Monorhyme is the practice of using a single rhyme sound throughout an entire poem or section, as in the ghazal or certain traditional forms. This demanding technique creates hypnotic musicality and forces semantic ingenuity as the poet must find new and surprising words for each line-end.
Your study of rhyme scheme has shown you how the pattern of rhyme sounds creates structure and expectation across a poem. Most rhyme schemes distribute two or more rhyme sounds across stanzas — ABAB, AABB, or more complex patterns — so the poet can rotate through fresh sounds and avoid the difficulty of finding too many words ending in the same syllable. Monorhyme refuses this relief: every line-end in the poem (or a section of it) must rhyme with every other.
The practical challenge is enormous. English has far fewer rhymes than languages like Arabic or Persian, which is one reason monorhyme is rarer in English than in classical Arabic poetry, where it is a standard feature of the qasida and related forms. You may have encountered the ghazal as a prerequisite; the ghazal's radif (repeated word or phrase) and single rhyme across all couplets is a direct application of monorhyme. In Arabic poetry, monorhyme can extend across hundreds of lines because Arabic morphology generates many words with identical endings. In English, sustaining it for even 10–15 lines requires significant ingenuity.

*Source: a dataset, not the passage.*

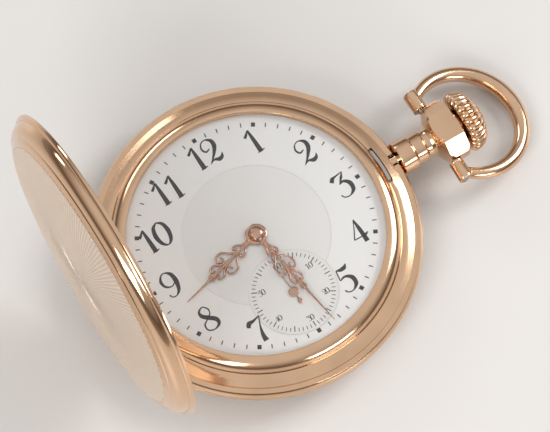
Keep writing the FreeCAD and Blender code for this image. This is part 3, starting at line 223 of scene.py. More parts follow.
FLAT = np.array([(-1, 0), (1, 0), (1, 0.6), (0.75, 1), (-0.75, 1), (-1, 0.6)], float)
DOMED = np.array([(-1, 0), (1, 0), (0.92, 0.4), (0.7, 0.72), (0.38, 0.93), (0, 1), (-0.38, 0.93),
                  (-0.7, 0.72), (-0.92, 0.4)], float)


def capped(rows):
    """A tube through rows of points, closed at both ends."""
    ends = [np.repeat(row.mean(axis=0)[None, None], rows.shape[1], axis=1)
            for row in (rows[0], rows[-1])]
    return shell(np.concatenate([ends[0], rows, ends[1]]))


def strip(path, half_width, height, base, section=FLAT):
    """A section carried along a level path, closed at both ends.

    The section's first number is a share of the half-width, its second of the height.
    """
    way = np.gradient(path, axis=0)
    way /= np.maximum(np.linalg.norm(way, axis=1, keepdims=True), 1e-9)
    side = np.stack([way[:, 1], -way[:, 0]], axis=1)
    half_width = np.broadcast_to(half_width, len(path))
    flat = path[:, None] + side[:, None] * (half_width[:, None] * section[:, 0])[..., None]
    tall = np.broadcast_to(base + height * section[:, 1], flat.shape[:2])
    return capped(np.concatenate([flat, tall[..., None]], axis=2))


def piece(name, surface, body, material, replaces=(), crease=32):
    """Makes a finished piece from a surface in millimetres and joins it to its body."""
    vertices, faces = surface
    mesh = bpy.data.meshes.new(name)
    mesh.from_pydata((vertices * MM).tolist(), [], faces.tolist())
    shape = bmesh.new()
    shape.from_mesh(mesh)
    bmesh.ops.remove_doubles(shape, verts=shape.verts, dist=1e-7)
    bmesh.ops.dissolve_degenerate(shape, edges=shape.edges, dist=1e-8)
    bmesh.ops.recalc_face_normals(shape, faces=shape.faces)
    shape.to_mesh(mesh)
    shape.free()
    mesh.shade_smooth()
    mesh.set_sharp_from_angle(angle=math.radians(crease))
    mesh.materials.append(material)
    obj = bpy.data.objects.new(name, mesh)
    bpy.context.scene.collection.objects.link(obj)
    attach(obj, body)
    if replaces:
        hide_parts(*replaces)
    return obj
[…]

This ingenuity is precisely the point. The constraint forces the poet into unusual word choices — not the obvious or expected word, but the word that both fits the meaning and rhymes correctly. This semantic pressure can produce startling effects: a poet reaches for the rhyme and finds a word they would never have used otherwise, and this unexpected word may be more surprising, precise, or resonant than the first choice. Constraints generate creativity rather than limiting it. The repeated sound also creates hypnotic musicality — a hammering insistence that can reinforce themes of obsession, incantation, or ritual.

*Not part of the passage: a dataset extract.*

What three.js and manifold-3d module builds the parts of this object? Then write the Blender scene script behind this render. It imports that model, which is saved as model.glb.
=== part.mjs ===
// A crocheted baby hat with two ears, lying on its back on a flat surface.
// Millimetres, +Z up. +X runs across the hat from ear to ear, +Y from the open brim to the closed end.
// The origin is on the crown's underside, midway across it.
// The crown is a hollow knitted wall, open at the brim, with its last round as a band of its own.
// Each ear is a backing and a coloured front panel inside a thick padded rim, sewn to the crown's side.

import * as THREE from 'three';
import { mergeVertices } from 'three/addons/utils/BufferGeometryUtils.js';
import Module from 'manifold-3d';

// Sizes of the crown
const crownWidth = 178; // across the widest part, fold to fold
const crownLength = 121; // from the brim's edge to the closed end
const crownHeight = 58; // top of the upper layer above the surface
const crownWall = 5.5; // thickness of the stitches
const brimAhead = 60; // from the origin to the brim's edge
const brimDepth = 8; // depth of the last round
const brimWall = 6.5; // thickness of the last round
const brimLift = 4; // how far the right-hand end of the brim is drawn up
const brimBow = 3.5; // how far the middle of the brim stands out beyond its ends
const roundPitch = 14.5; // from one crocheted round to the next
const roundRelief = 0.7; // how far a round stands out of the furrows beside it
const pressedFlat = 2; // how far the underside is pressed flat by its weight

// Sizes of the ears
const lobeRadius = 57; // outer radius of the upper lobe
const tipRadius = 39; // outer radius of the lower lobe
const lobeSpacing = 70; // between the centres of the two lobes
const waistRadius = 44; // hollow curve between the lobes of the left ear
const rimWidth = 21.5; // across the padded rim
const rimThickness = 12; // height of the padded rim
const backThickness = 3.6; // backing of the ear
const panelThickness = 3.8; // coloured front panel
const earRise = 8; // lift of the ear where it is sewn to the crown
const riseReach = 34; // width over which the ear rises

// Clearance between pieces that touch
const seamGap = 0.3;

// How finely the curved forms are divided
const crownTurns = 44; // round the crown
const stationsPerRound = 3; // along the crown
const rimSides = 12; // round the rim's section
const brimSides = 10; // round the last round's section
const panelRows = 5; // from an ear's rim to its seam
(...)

When you read a monorhyme poem, listen for the cumulative effect of the single sound and ask what it is doing emotionally. A poem written throughout on an "-ight" rhyme (night, fight, white, light, flight) will sound very different from one written on an "-ound" rhyme (ground, sound, wound, bound, around). The choice of the dominant phoneme is itself a compositional decision — the poet chooses not just the theme but the sonic texture that will saturate the entire poem.